Pour enough olive oil in the skillet to just cover the bottom. chop onion into at least bite sized pieces. Heat oive oil a little and add onion, heat on medium. while onions are cooking, chop and gradually add garlic, stirring a little when you do, garlic changes flavor with every degree heated so I like to add it at varied intervals. cook onions and garlic until onions are translucent. pour a splash of red wine in, enouch so onions and garlic turn purple and their is a tiny bit of liquid simmering, not enough that they are floating. Stir. Open can of tomatoes and pour juice into skillet.
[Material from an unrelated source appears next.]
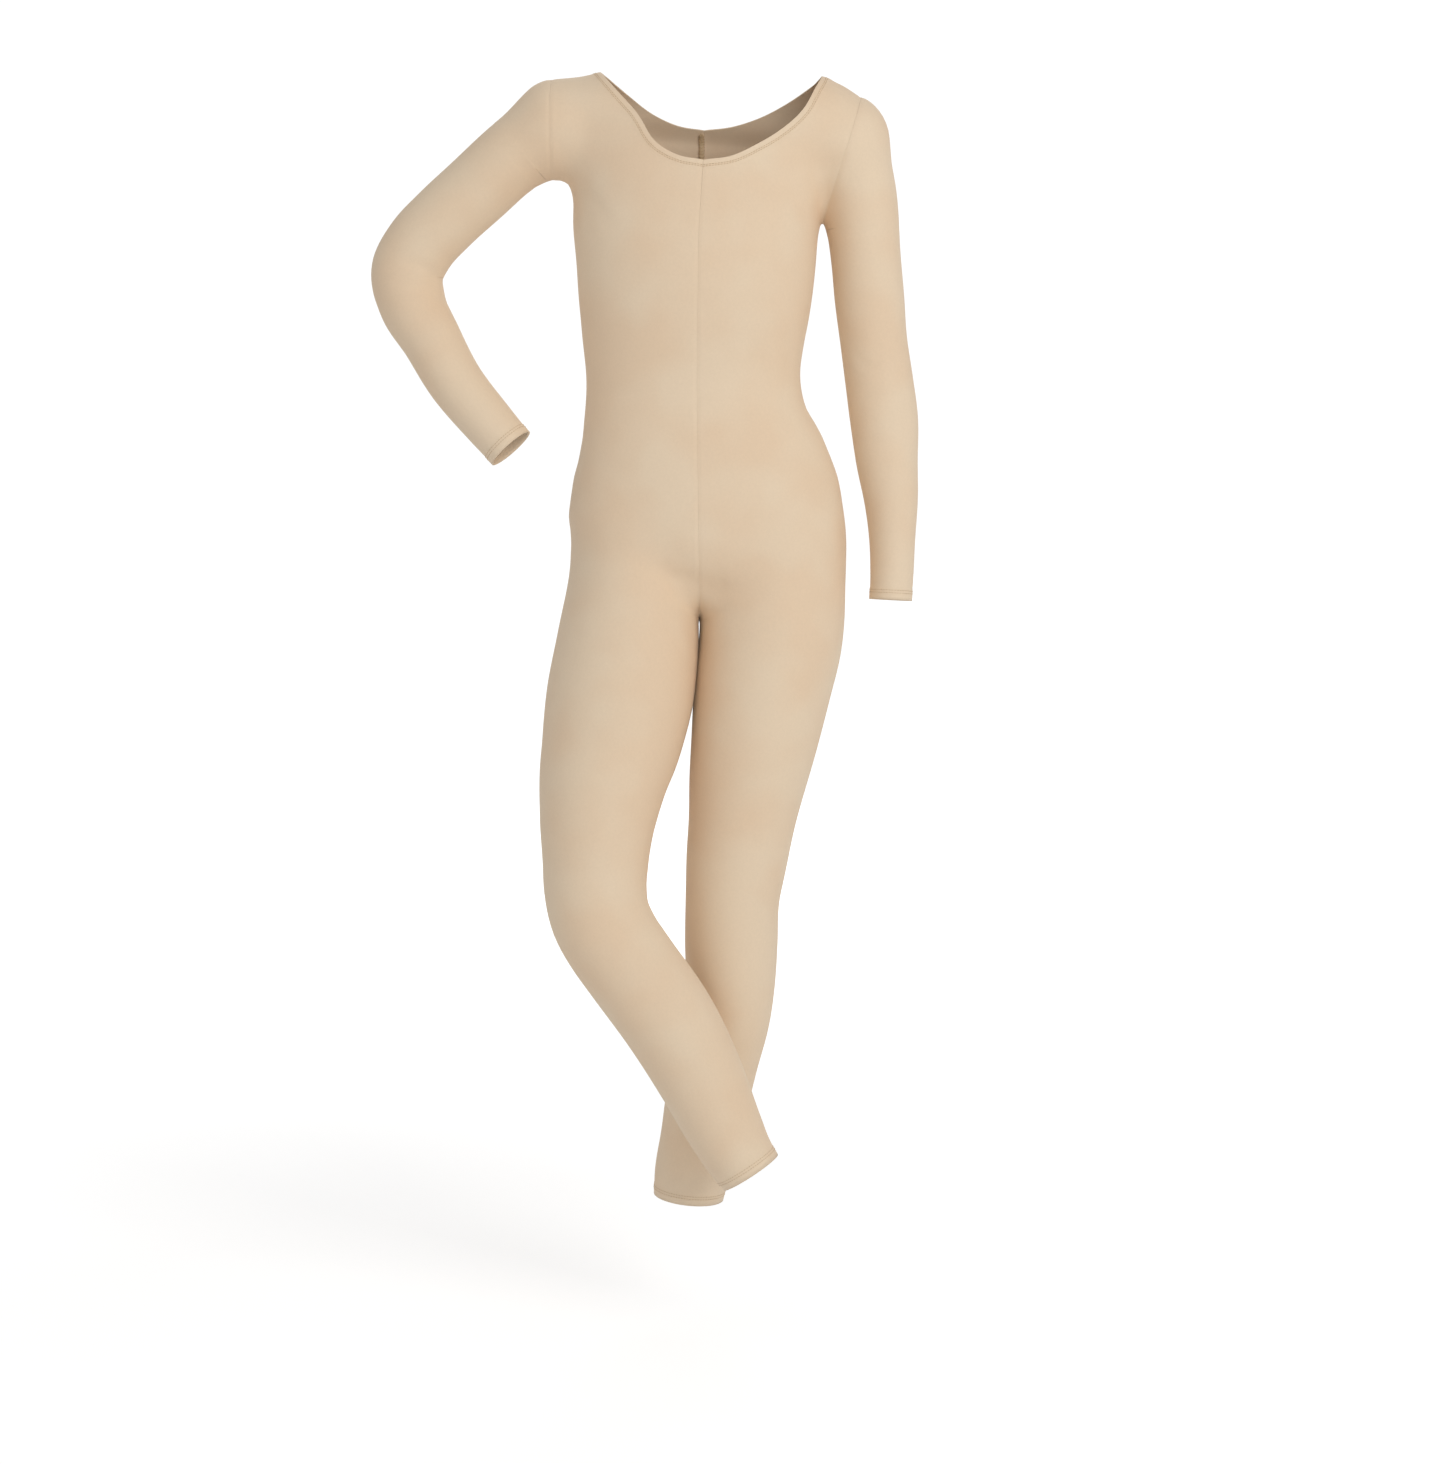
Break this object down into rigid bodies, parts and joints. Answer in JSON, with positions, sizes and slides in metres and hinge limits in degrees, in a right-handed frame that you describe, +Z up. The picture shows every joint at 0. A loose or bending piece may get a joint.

I like to take the tomatoes out of the can and crush them into the skillet one by one wih y bre hands because it is fun and I can see exactly how much I am adding, that being said you could pour the whole can into the skillet and mash them up with the spoon if you were n a hurry or did not want to gat your hands dirty. stir everything together and add salt to taste. leave to simmer. I simmered this for about 1/2 hour because I was waiting for Alex to get home, it could go shorter or longer. Start pasta water, cook pasta. While pasta is cooking cut and add fresh oregeno and dried pimenton, stir. drain pasta, return to pot, pour in sauce and serve. This should be enough sauce for 1 pound of pasta, you can use any pasta with this sauce, I used linguine because that is what we had, spagetti would be a classic choice and penne would also be good.

New directions

Last night I was cooking and thinking about the hybrid nature of quasi objects (canned tomatoes, nature or culture? BOTH) when I realized that this blog could actually serve a purpose, and so it shall. The new plan is this, I will use this blog as a place to post recipies Alex and I come up with for my Dad and whoever else feels like reading them. We spend a fair amount of time and energy learning how to make delicious things from scratch and cheaply, because even though food prices are rising, we have not had any extra money in years. In addition, we work on eating down the food chain, making things from scratch and growing what we can in the little tiny garden outside of our town house. These things both make our food cheap for us and cheap for the world. Enjoy!